'Pro-choice': RealNZ employee Tracey Wood says she's prepared to lose her job over the vaccination mandate


Queenstown tourism worker Tracey Wood is ‘‘definitely not’’ getting a Covid jab, and expects to lose her job as a result.

Wood’s been working for tourism giant RealNZ for the past four months in a hospitality team at Walter Peak High Country Farm and on the TSS Earnslaw.

She tells Mountain Scene all staff were sent an email by management last week asking for
feedback on the issue.

‘‘Reading between the lines, it’ll be mandatory.

‘‘Everyone’s in limbo at the moment.’’

She describes her stance as ‘‘pro-choice’’.

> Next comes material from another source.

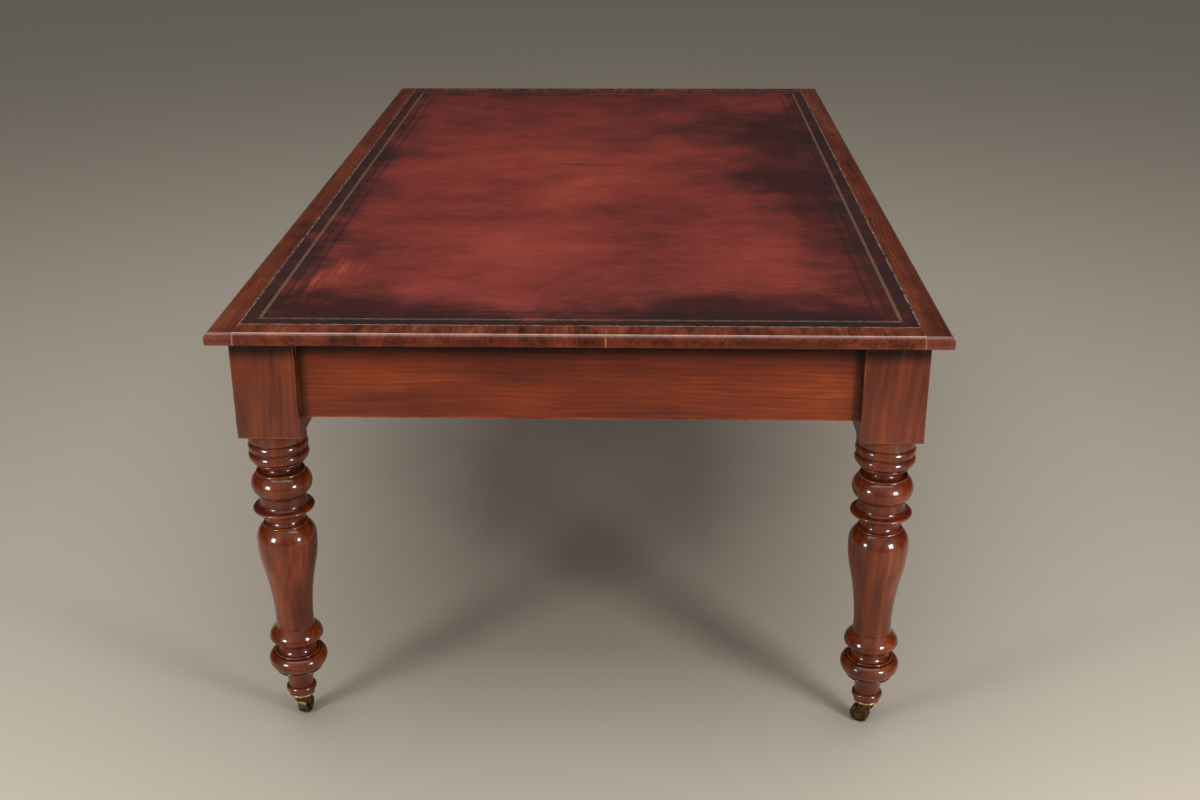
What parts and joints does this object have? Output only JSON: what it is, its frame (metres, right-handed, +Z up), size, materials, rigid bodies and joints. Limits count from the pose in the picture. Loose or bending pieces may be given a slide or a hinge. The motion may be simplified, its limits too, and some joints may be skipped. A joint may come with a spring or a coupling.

‘‘I’m not anti-vax or into conspiracy theories.’’

However, although scientists and experts have verified and backed the safety and effectiveness of the Pfizer vaccine, she has misgivings because she thinks its trial period’s been too short.

She also hates what she calls the government’s ‘‘fear-driven’’ approach to Covid.

‘‘It’s dividing communities, it’s dividing families.’’

She knows of ‘‘a few’’ work mates with similar views.

Wood says RealNZ’s been a good employer, and she wouldn’t blame the company if she loses her job.

If it wants to operate fully, it’s got to go along with government policy, she adds.

‘‘There’s no blame here, they are fantastic, I’ve got nothing but good things to say about

If she’s fired, she expects to return to the Motueka area, from where she came to the resort.

No jab deadline yet

RealNZ’S still working through the process of deciding its vaccination policy, boss Stephen
England-Hall says.

‘Difficult decision’: RealNZ boss Stephen England-Hall. PICTURE: REALNZ

He tells Scene the company’s carried out a risk assessment for all roles, as well as for its guests, contractors and suppliers.

It’s now in the final stages of consulting staff, with feedback due by today, England-Hall

He acknowledges getting jabbed is a ‘‘difficult decision’’ for some staff members.

‘‘Ultimately though, in my view, this is about public good and community, rather than individual choice.’’

If the company make it mandatory, and some staff members refuse, ‘‘we will explore all options with them individually’’, he says.

The company arranged a live online Q&A session for staff with University of Auckland epidemiologist Rod Jackson on Tuesday night.